Sediment carbon storage in subtidal beds of the invasive seagrass Halophila stipulacea along an extreme water depth gradient, St. Thomas, U.S. Virgin Islands

Abstract

Blue carbon ecosystems such as mangroves, salt marshes, and seagrass beds are found globally and are fundamental to fisheries production, storm surge protection, and carbon sequestration. The contribution of seagrass ecosystems to global carbon stocks is still not well understood, including in the United States Virgin Islands (USVI). No study has been published to-date assessing the sediment carbon density (SCD) in seagrass beds in the USVI. This study focused on the carbon storage ability of the invasive species, Halophila stipulacea, which is compact in size compared to common native seagrasses and has spread rapidly to become a dominant seagrass in the USVI. This species forms dense mats across a wide depth range (<1m to 50m) typically uninhabitable to its native counterparts (Syringodium filiforme and Thalassia testudinum). Several biotic and abiotic factors influence the carbon storage ability of seagrass, yet little is known about carbon storage sequestration along a depth gradient for H. stipulacea. This study provides the first assessment of the biological characteristics (shoot density, leaf area, leaf height, and percent cover) and carbon storage ability of H. stipulacea across a depth gradient (shallow: 5-10m; medium: 15-20m; deep: 25-30m) at two sites in St.
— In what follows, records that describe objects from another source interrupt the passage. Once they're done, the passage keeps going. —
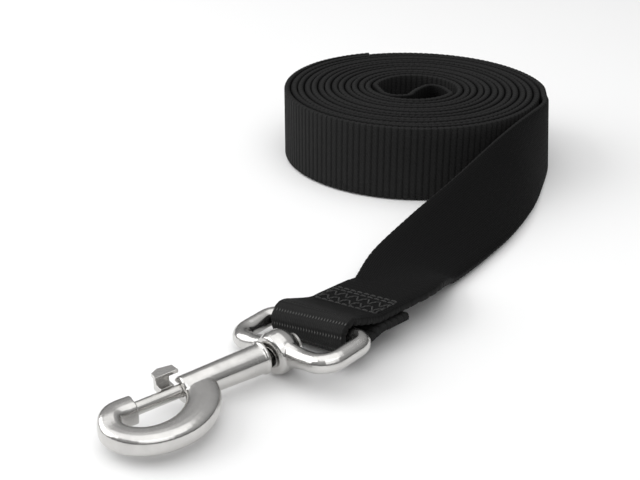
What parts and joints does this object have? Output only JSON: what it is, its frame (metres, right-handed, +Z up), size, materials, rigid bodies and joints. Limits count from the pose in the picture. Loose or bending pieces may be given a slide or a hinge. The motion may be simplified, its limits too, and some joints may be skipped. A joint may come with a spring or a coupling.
{
  "type": "lead rope",
  "caption": "Flat webbing lead rolled on its edge, with a loop sewn round the strap eye of a swivel bolt snap.",
  "frame": {"origin": "centre of the footprint, on the surface that the lead lies on", "axes": "+Z up out of that surface; the snap's hook points along -Y and the roll lies towards +Y"},
  "size_m": [0.156, 0.2204, 0.0253],
  "materials": {
    "webbing": "ribbed nylon weave",
    "nickel": "bright nickel plate over a die casting",
    "spring_steel": "drawn wire"
  },
  "bodies": {
    "webbing": {"webbing_roll": "webbing", "webbing_run": "webbing", "webbing_eye_loop": "webbing", "webbing_tail": "webbing"},
    "eye": {"strap_eye": "nickel"},
    "hook": {"snap_body": "nickel", "swivel_pin": "nickel", "bolt_spring": "spring_steel"},
    "bolt": {"bolt": "nickel", "thumb_piece": "nickel"}
  },
  "joints": [
    {"name": "eye_hinge", "type": "hinge", "parent": "webbing", "child": "eye", "pos_m": [0.05841, -0.04744, 0.00681], "axis": [-0.9771, -0.1448, -0.1561], "range_deg": [0, 100]},
    {"name": "snap_swivel", "type": "hinge", "parent": "eye", "child": "hook", "pos_m": [0.06054, -0.06554, 0.00595], "axis": [0, 0.9999, 0.0105], "continuous": true},
    {"name": "bolt_slide", "type": "slide", "parent": "hook", "child": "bolt", "axis": [0, 0.9999, 0.0105], "range_m": [0, 0.0085], "stiffness_N_per_m": 250, "springref_m": -0.004, "deforming": ["bolt_spring"]}
  ]
}
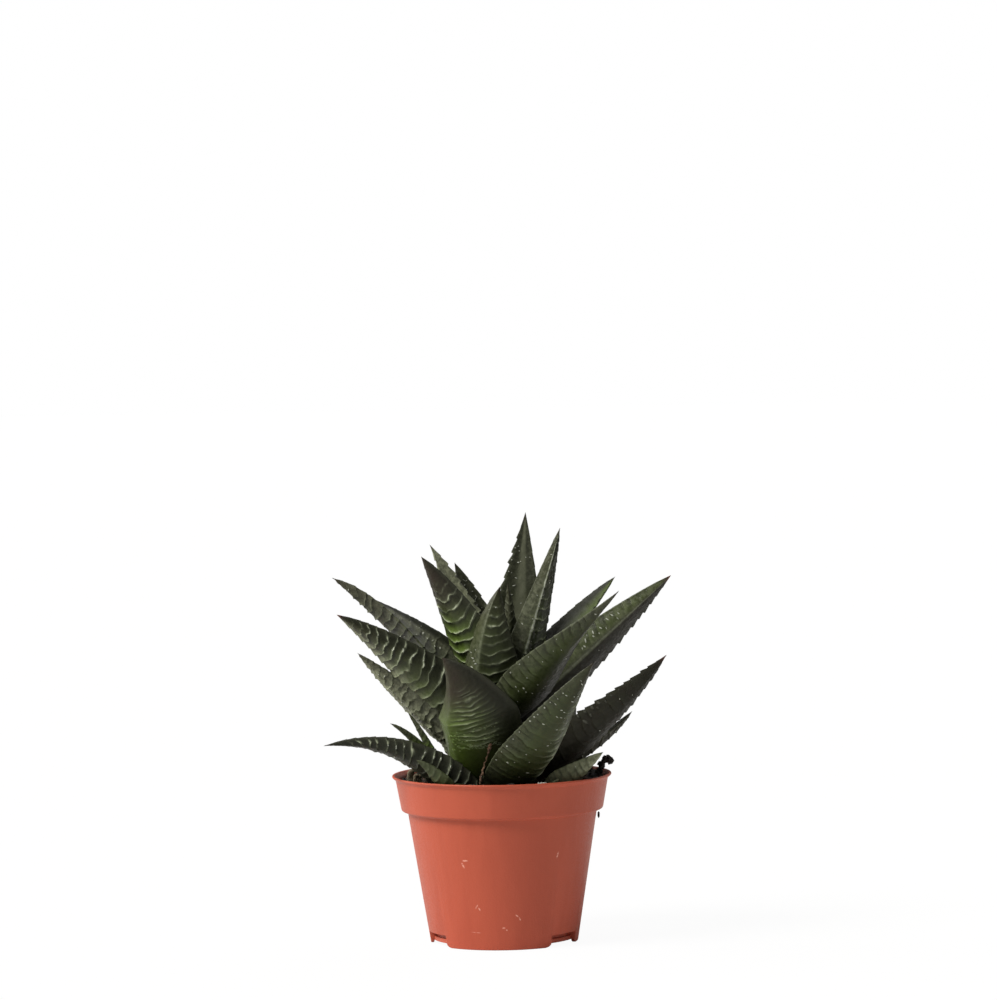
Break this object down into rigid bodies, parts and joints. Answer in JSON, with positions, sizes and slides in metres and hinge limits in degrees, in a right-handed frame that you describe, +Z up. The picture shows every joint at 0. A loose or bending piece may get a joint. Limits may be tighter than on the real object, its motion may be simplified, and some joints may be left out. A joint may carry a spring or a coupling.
{
  "type": "potted haworthia",
  "caption": "Small succulent rosette of thick, pointed, cross-ridged leaves on a short stem, rooted in soil in a round tapered nursery pot with a deep rim band.",
  "frame": {"origin": "on the surface that the pot stands on, at the middle of the pot's foot", "axes": "+Z up; the front, from which the plant is best seen, faces -Y; +X is to the right from the front"},
  "size_m": [0.1345, 0.0953, 0.1655],
  "materials": {
    "pot_plastic": "matt injection-moulded plastic, terracotta coloured",
    "potting_soil": "rough near-black peat with bark fibres",
    "stem_bark": "rough brown plant stem with old leaf bases",
    "leaf_green": "firm waxy skin, semi-matt, with pale raised ridges and tubercles",
    "offset_green": "younger waxy skin, lighter green",
    "dried_bract": "dry papery brown"
  },
  "bodies": {
    "root": {"pot": "pot_plastic", "soil": "potting_soil", "stem": "stem_bark", "leaf_01": "leaf_green", "leaf_02": "leaf_green", "leaf_03": "leaf_green", "leaf_04": "leaf_green", "leaf_05": "leaf_green", "leaf_06": "leaf_green", "leaf_07": "leaf_green", "leaf_08": "leaf_green", "leaf_09": "leaf_green", "leaf_10": "leaf_green", "leaf_11": "leaf_green", "leaf_12": "leaf_green", "leaf_13": "leaf_green", "leaf_14": "leaf_green", "leaf_15": "leaf_green", "leaf_16": "leaf_green", "leaf_17": "leaf_green", "leaf_18": "leaf_green", "leaf_19": "leaf_green", "leaf_20": "leaf_green", "leaf_21": "leaf_green", "leaf_22": "leaf_green", "leaf_23": "leaf_green", "leaf_24": "leaf_green", "leaf_25": "leaf_green", "leaf_26": "leaf_green", "leaf_27": "leaf_green", "leaf_28": "leaf_green", "leaf_29": "leaf_green", "leaf_30": "leaf_green", "offset_left": "offset_green", "offset_front": "offset_green", "offset_right": "offset_green", "bract": "dried_bract"}
  },
  "joints": []
}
Thomas, USVI. Mean sediment carbon density (SCD) values per core reported for H. stipulacea in this study ranged from 3.88 to 15.67mgC/cm3; these were comparable to regional and global seagrass studies. Biological characteristics were not an accurate predictor of SCD. A significant interaction between water depth and site was found to affect mean SCD of H. stipulacea beds. It is likely that site-specific factors most likely account for variations seen within the data. Although carbon values in this study compared to values reported in the literature, other factors such as land use, proximity to carbon sources, sediment microbial community, and water current patterns may be driving SCD values. These findings highlight the need for site and species-specific carbon storage assessments on local to regional scales to accurately estimate current and forecasted blue carbon stocks.